The Finance Act 2025 introduces significant changes to the new tax regime — a revised slab structure, enhanced rebate, and expanded standard deduction. A practitioner’s breakdown of who benefits, who does not, and what planning actions are warranted.
The Finance Act 2025 makes the most significant structural changes to personal income tax in several years. The revised slab structure under the new tax regime, the enhanced rebate under Section 87A, and the expanded standard deduction together alter the calculus for a large number of individual taxpayers who have been on the fence about which regime to choose.
The revised slabs under the new regime now offer a zero-tax threshold up to Rs 7 lakh after the rebate, with a graduated structure that is more favourable than the previous iteration for most income levels up to approximately Rs 15 lakh. Above that level, the comparison with the old regime becomes more dependent on the specific deductions a taxpayer is eligible to claim.

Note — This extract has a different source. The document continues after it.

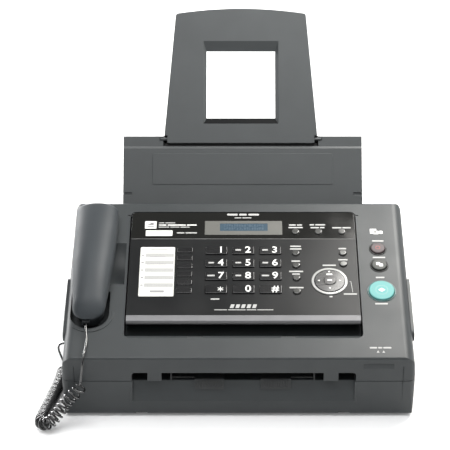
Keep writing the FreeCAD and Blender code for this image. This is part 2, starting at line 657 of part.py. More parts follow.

The standard deduction has been enhanced to Rs 75,000 for salaried individuals under the new regime — a meaningful increase from the previous Rs 50,000. This narrows the gap with the old regime for those whose primary deduction is the standard deduction rather than HRA or home loan interest.
Who benefits most from the changes are salaried individuals with straightforward income profiles — those who do not have significant HRA claims, home loan interest deductions, or other items under Chapter VIA. For this group, the new regime now offers a materially better outcome in most cases.
Who should still consider the old regime carefully are individuals with large home loan interest deductions (Section 24), those living in high-rent cities with substantial HRA exemptions, and those with significant investments in instruments like PPF, ELSS, or life insurance under Section 80C. The arithmetic in these cases still sometimes favours the old regime.
The planning implication for the current year is to run the numbers under both regimes with actual figures rather than assumptions. The enhanced rebate and revised slabs mean that many taxpayers who chose the old regime last year should reassess before the financial year ends.